A motion of the shape through the gap can then be identified with a pair of continuous functions $\gamma, \psi: [0,1]\to \mathcal{P}$ satisfying:
\begin{align*}
\gamma(0) = \psi(0) = \gamma(1) &= (v_1, 0)\\
\psi(1) &= (v_1, 1).
\end{align*}
The curves $\gamma$ and $\psi$ encode the points on the boundary of $P$ currently inside the (shrinkable) gap between the cones. The constraints encode "passing through" the gap: by the end of the motion, one cone must have circulated around the shape while the other cone is back at the starting point without having circulated around. Note that the starting point $v_1$ is arbitrary, since we can begin by sliding both $\gamma$ and $\psi$ in lockstep along the polygon to any other desired starting point.
In what follows I will write $\gamma(t)$ and $\psi(t)$ for projection onto the first factor $\pi_1\gamma(t)$ in places where this projection is obvious (when calculating distances e.g.) to avoid clutter.
The minimum gap needed is then the minimum $D$ of
$$E(\gamma,\psi) = \min_{\gamma,\psi} \max_{t\in [0,1]} \|\gamma(t) - \psi(t)\| \quad \mathrm{s.t.}\quad \gamma(0) = \psi(0) = \gamma(1) = (v_1, 0),\ \psi(1) = (v_1, 1).$$

Candidate Distances
Suppose $D$ is the solution to our problem. This means there exist curves $\gamma,\psi$ with maximum distance $D$, which cannot be perturbed to have maximum distance $D-\epsilon$ for small $\epsilon$. This means $D$ is either:

*

*a distance between two vertices of $P$;

*a shortest distance between a vertex and edge;

as these are the only places where the distance between $\gamma$ and $\psi$ cannot be decreased by homotopy. We thus only need to check $O(n^2)$ different candidate solutions $D$.

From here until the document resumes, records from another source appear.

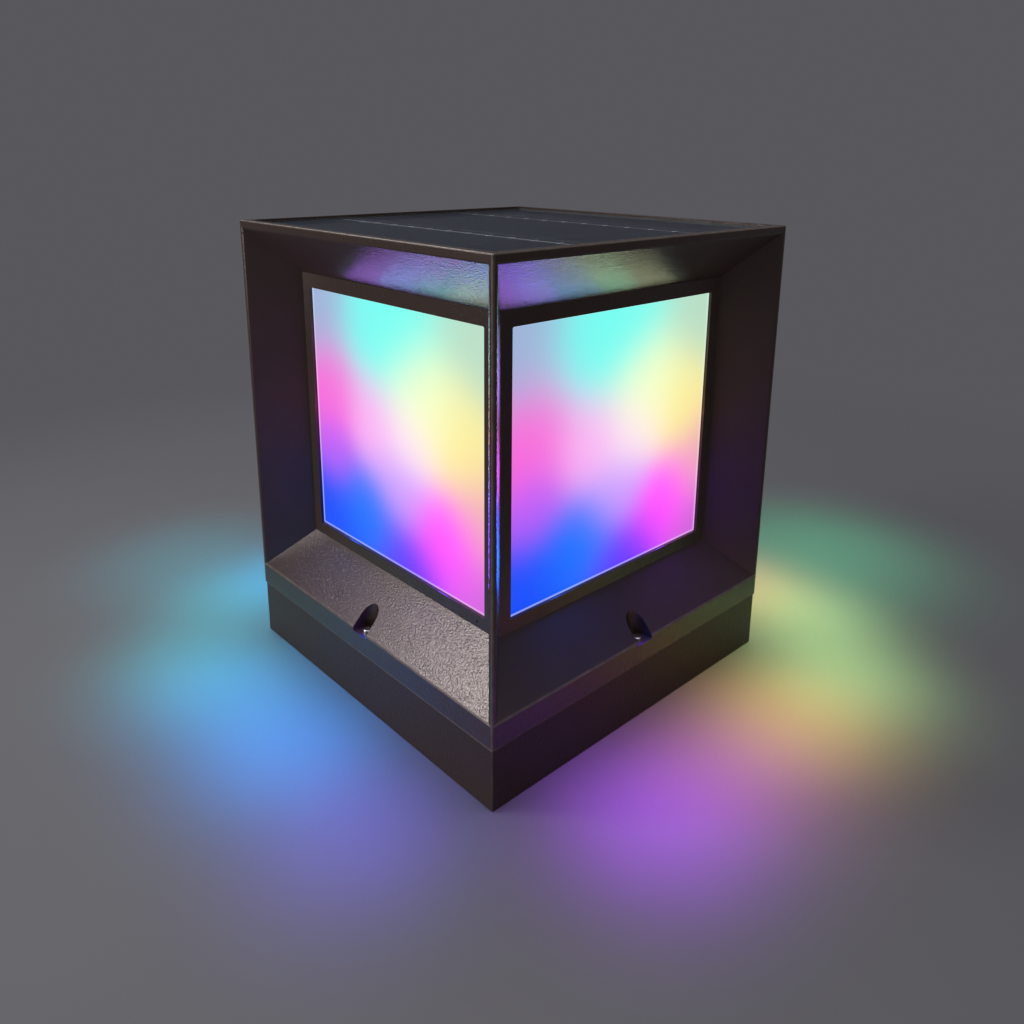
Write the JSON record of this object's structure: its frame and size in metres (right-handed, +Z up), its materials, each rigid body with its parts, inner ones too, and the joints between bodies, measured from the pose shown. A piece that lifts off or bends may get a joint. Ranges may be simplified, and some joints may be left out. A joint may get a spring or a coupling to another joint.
{
  "type": "solar column light",
  "caption": "Square solar lamp for a column: four bevelled window recesses with glowing opal diffusers, solar panel on top, screw-on plinth.",
  "frame": {"origin": "centre of the plinth's underside", "axes": "+Z up, -Y towards the side with the small receiver hole, +X to that side's right"},
  "size_m": [0.25, 0.25, 0.2985],
  "materials": {
    "housing": "fine-grained dark bronze",
    "diffuser": "opal, satin",
    "foam": "closed-cell foam tape",
    "clamp_bar": "plain",
    "screw_steel": "plain",
    "head_screw_steel": "bright",
    "panel_adhesive": "silicone",
    "panel_board": "white laminate",
    "solar_cell": "dark blue silicon",
    "tinned_copper": "tinned",
    "panel_cover": "clear, smooth",
    "black_seal": "silicone",
    "white_plastic": "white, satin",
    "light_board": "white solder mask on metal core",
    "light_package": "cast resin",
    "plug_plastic": "plain",
    "black_plastic": "moulded",
    "battery_wrap": "shrink-wrapped cell",
    "contact_metal": "nickel-plated",
    "green_board": "solder mask",
    "chip_plastic": "moulded",
    "capacitor_can": "can",
    "clear_pin": "clear",
    "switch_plastic": "moulded",
    "button_plastic": "moulded",
    "insert_brass": "knurled",
    "lead_black": "insulated",
    "lead_red": "insulated"
  },
  "bodies": {
    "plinth": {"plinth": "housing", "plinth_inserts": "insert_brass"},
    "head": {"battery_cells": "battery_wrap", "battery_contacts": "contact_metal", "battery_door": "black_plastic", "battery_door_gasket": "black_seal", "battery_door_screws": "screw_steel", "battery_foam": "foam", "battery_leads": "lead_red", "clamp_screws": "screw_steel", "control_board": "green_board", "control_board_screws": "screw_steel", "control_capacitors": "capacitor_can", "control_chips": "chip_plastic", "control_plugs": "plug_plastic", "diffuser_back": "diffuser", "diffuser_clamps": "clamp_bar", "diffuser_front": "diffuser", "diffuser_left": "diffuser", "diffuser_right": "diffuser", "diffuser_seals": "foam", "head_screws": "head_screw_steel", "housing": "housing", "led_board_back": "light_board", "led_board_front": "light_board", "led_board_left": "light_board", "led_board_right": "light_board", "led_board_screws": "screw_steel", "led_leads": "lead_black", "led_packages": "light_package", "led_plugs": "plug_plastic", "led_tower": "white_plastic", "receiver_board": "green_board", "receiver_eye": "chip_plastic", "receiver_lead": "lead_black", "receiver_lens": "clear_pin", "receiver_screws": "screw_steel", "solar_adhesive": "panel_adhesive", "solar_backboard": "panel_board", "solar_cells": "solar_cell", "solar_cover": "panel_cover", "solar_lead": "lead_black", "solar_seal": "black_seal", "solar_tabs": "tinned_copper", "switch_body": "switch_plastic", "switch_lead": "lead_black", "switch_nut": "screw_steel", "switch_seal": "black_seal", "tower_screws": "screw_steel", "tray": "black_plastic", "tray_gasket": "black_seal", "tray_screws": "screw_steel"},
    "switch_button": {"switch_button": "button_plastic"}
  },
  "joints": [
    {"name": "head_lift", "type": "slide", "parent": "plinth", "child": "head", "axis": [0, 0, 1], "range_m": [0, 0.06]},
    {"name": "switch_press", "type": "slide", "parent": "head", "child": "switch_button", "axis": [0, 0, 1], "range_m": [0, 0.002], "stiffness_N_per_m": 400, "springref_m": -0.001}
  ]
}
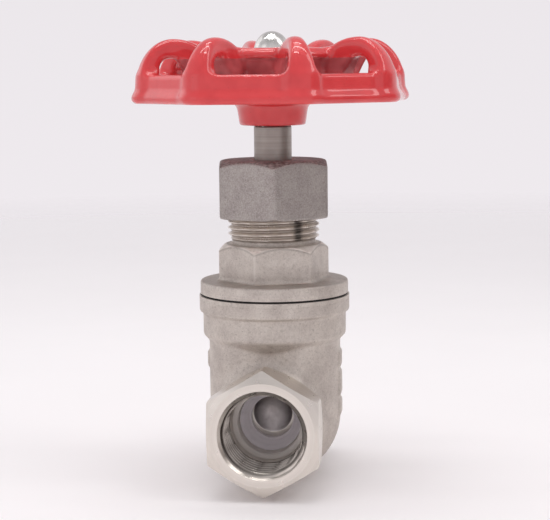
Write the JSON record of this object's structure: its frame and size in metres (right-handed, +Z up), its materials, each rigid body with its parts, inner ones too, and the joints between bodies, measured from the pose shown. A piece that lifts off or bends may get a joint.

Checking a Candidate Distance
Define a waypoint
$$W = \left[(p^1, k^1), (p^2, k^2)\right]\in \mathcal{P} \times \mathcal{P}$$
to be a pair of points where either (a) $p^1$ and $p^2$ are both vertices of $P$; (b) $p^1$ is a vertex and $p^2$ is the closest point to that vertex on an edge of $P$; or (c) vice-versa to (b).
Call two waypoints $W_i$ and $W_j$ adjacent if $p^1_i$ and $p^1_j$ are contained in a common edge on $P$, and likewise for $p^2_i$ and $p^2_j$.
Claim 1: If two curves $(\Gamma(t), \Psi(t))$ linearly interpolate two consecutive waypoints $W_1$ and $W_2$, then the maximum distance between $\Gamma$ and $\Psi$ is attained at either $W_1$ or $W_2$. This fact follows from $\Gamma$ and $\Psi$ linearly tracing along two sides of a quadrilateral.
Claim 2: Suppose $(\gamma,\psi)$ are minimizers of $E$ with minimum $D$. I claim that $\gamma$ and $\psi$ are homotopic to a discrete solution $\Gamma,\Psi$, with $E(\Gamma,\Psi) \leq D$, where $(\Gamma(t),\Psi(t))$ linearly interpolate a sequence of waypoints $\{W_1, \ldots W_k\}$ with each pair of consecutive waypoints adjacent.
This is the key lemma for solving this problem; the intuition is that for every pair of points $(\gamma(t), \psi(t))$ on the original path, you can slide that pair of points towards a waypoint without increasing the distance $\|\gamma(t)-\psi(t)\|$; discontinuities that appear during this process can be filled in with linear interpolation without increasing $E$ (per Claim 1).
The above two claims allow us to turn the problem of checking whether a solution exists for a given $D$ into a discrete graph search. Construct a graph $G$ whose vertices are all possible waypoints with distance $\leq D$; connect to waypoints by an edge if they're adjacent. $W_s = [(v_0, 0),(v_0, 0)]$ and $W_t = [(v_0, 0),(v_0, 1)]$ are both waypoints (with distance 0) and so vertices of $G$; a solution exists for the given $D$ if and only if $W_s$ and $W_t$ lie on the same connected component of $G$.

The above leads to a practical algorithm for finding $D$. First, compute the $O(n^2)$ possible values of the solution $D_i$.
For each $D_i$, construct the graph $G_i$ of waypoints as described in the previous section. Although in principle $G_i$ is infinite (since $\mathcal{P}$ is infinite), in practice one can identify $[(v_i, a+1), (v_j, b+1)]$ with $[(v_i, a), (v_j, b)]$; and then only $O(n^2)$ waypoints are reachable from $W_s$ without passing through $W_t$.
Final Algorithm
The above algorithm takes $O(n^4)$ time overall. We can reduce this to $O(n^2 \log n)$ with the following observation: instead of breadth-first search on the graph $G_i$ with all waypoints with distance greater than $D_i$ removed, we can instead run max-norm Dijkstra on a directed graph containing two copies of all waypoints (one copy contains only inbound edges; the other only outbound edges; and a directed edge connects the two copies with weight equal to the distance of that waypoint). The cost of the shortest path (under the max-norm) from $W_s$ to $W_t$ on this graph is the optimal $D$.